What to listen for here: if the texture disappears completely in mono, you’ve probably made it too stereo-dependent. In a club, the centre matters. Keep the identity of the sound stable there.
A great workflow habit is to commit or resample once the idea is working. Don’t keep tweaking forever. Atmosphere layers often get worse the more you revisit them. Print a good pass, then edit the audio and treat it like part of the arrangement. That usually sounds more intentional, and it saves CPU too.
Another useful rule: use controlled degradation, not blanket dirt. Small EQ moves, moderate saturation, and careful stereo shaping usually sound more expensive than just crushing the whole thing.
If you want to push this further, think in terms of arrangement glue. For an intro, let the texture establish age and mood. For the pre-drop, tighten it or thin it out. Under the first part of the drop, keep it lower and more felt than heard. Then bring it back in a changed form for the second drop so it feels like evolution, not copy and paste.
And here’s the real coach note: the best chopped-vinyl texture is not the one that screams “vinyl.” It’s the one that makes the track feel deeper, rougher, and more human without ever stealing focus from the drums.
So let’s wrap this up.
Pick a source with real texture.
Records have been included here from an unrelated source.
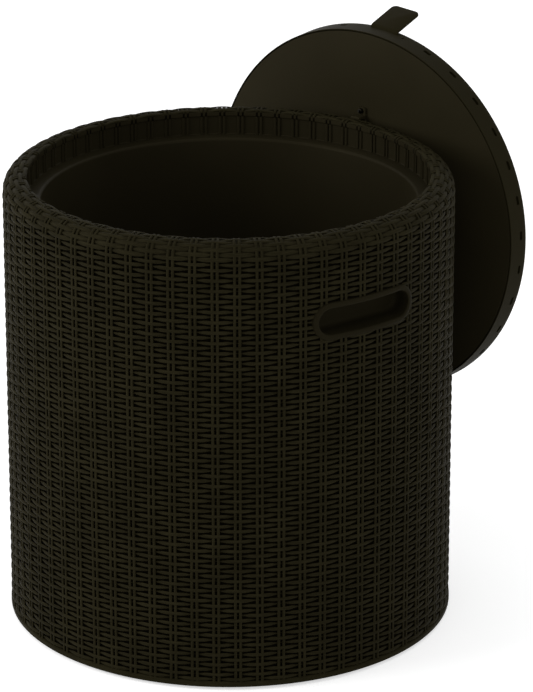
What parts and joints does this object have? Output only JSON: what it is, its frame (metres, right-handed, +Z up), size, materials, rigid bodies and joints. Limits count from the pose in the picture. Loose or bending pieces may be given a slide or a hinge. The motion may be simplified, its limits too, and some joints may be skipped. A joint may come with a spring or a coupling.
{
  "type": "cooler table with lid",
  "caption": "Low round drum with a woven-cane look wall, rolled rim, hand cups and an insulated tub, whose disc lid hangs by its hook on the rim.",
  "frame": {"origin": "on the floor at the drum's axis, the lower face of the centre foot pad", "axes": "+Z up along the drum's axis; the hand cups are on +X and -X; the lid hangs behind the wall near +Y"},
  "size_m": [0.452, 0.4783, 0.5283],
  "materials": {
    "cane_plastic": "satin",
    "rim_plastic": "satin",
    "tub_plastic": "satin",
    "foam": "matte",
    "base_plastic": "satin",
    "pad_rubber": "matte",
    "screw_steel": "satin",
    "cup_plastic": "satin",
    "drain_plastic": "satin",
    "seal_rubber": "matte",
    "lid_plastic": "satin",
    "tab_plastic": "satin"
  },
  "bodies": {
    "drum": {"outer_wall": "cane_plastic", "rim_ring": "rim_plastic", "inner_tub": "tub_plastic", "wall_insulation": "foam", "cup_insulation": "foam", "collar_insulation": "foam", "base_insulation": "foam", "base_cover": "base_plastic", "foot_pads": "pad_rubber", "base_screws": "screw_steel", "hand_cup_right": "cup_plastic", "hand_cup_left": "cup_plastic", "drain_socket": "drain_plastic", "drain_gasket": "seal_rubber", "drain_nut": "drain_plastic"},
    "bung": {"drain_bung": "drain_plastic", "bung_seal": "seal_rubber"},
    "lid": {"lid_shell": "lid_plastic", "lid_underside": "lid_plastic", "lid_core": "foam", "pull_tab": "tab_plastic", "hanger_hook": "tab_plastic", "hook_screw": "screw_steel"}
  },
  "joints": [
    {"name": "lid_lift", "type": "slide", "parent": "drum", "child": "lid", "axis": [0, 0, 1], "range_m": [0, 0.3]},
    {"name": "bung_lift", "type": "slide", "parent": "drum", "child": "bung", "axis": [0, 0, 1], "range_m": [0, 0.41]}
  ]
}
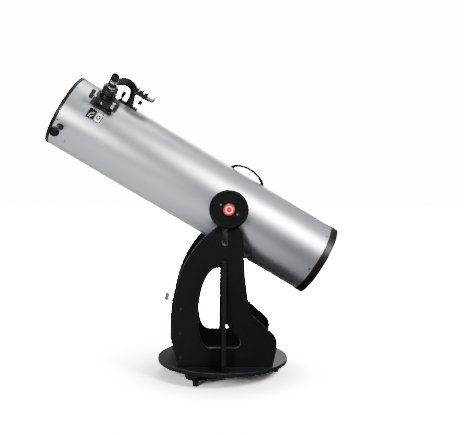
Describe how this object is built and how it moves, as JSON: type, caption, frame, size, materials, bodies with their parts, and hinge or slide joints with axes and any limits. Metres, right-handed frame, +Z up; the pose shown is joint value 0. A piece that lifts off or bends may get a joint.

Filter it away from the sub. Chop it rhythmically with Auto Pan or clip edits. Shape the mids so it has character. Keep the centre strong and mono-safe. Automate in phrases. Print it when the role is clear. And if you want extra depth, build a second layer with a different job instead of overloading one sound with everything.
Your quick practice challenge is to build a 16-bar chopped-vinyl atmosphere using only stock devices, then make one intro version and one drop-support version. Keep the texture below the drums at all times. Add one pre-drop automation move, and print one version to audio. If it still leaves space for the snare and sub, and it feels rhythmically chopped rather than randomly noisy, you’ve got something real.
Take your time, trust the groove, and keep it musical. That’s how you turn dust into atmosphere.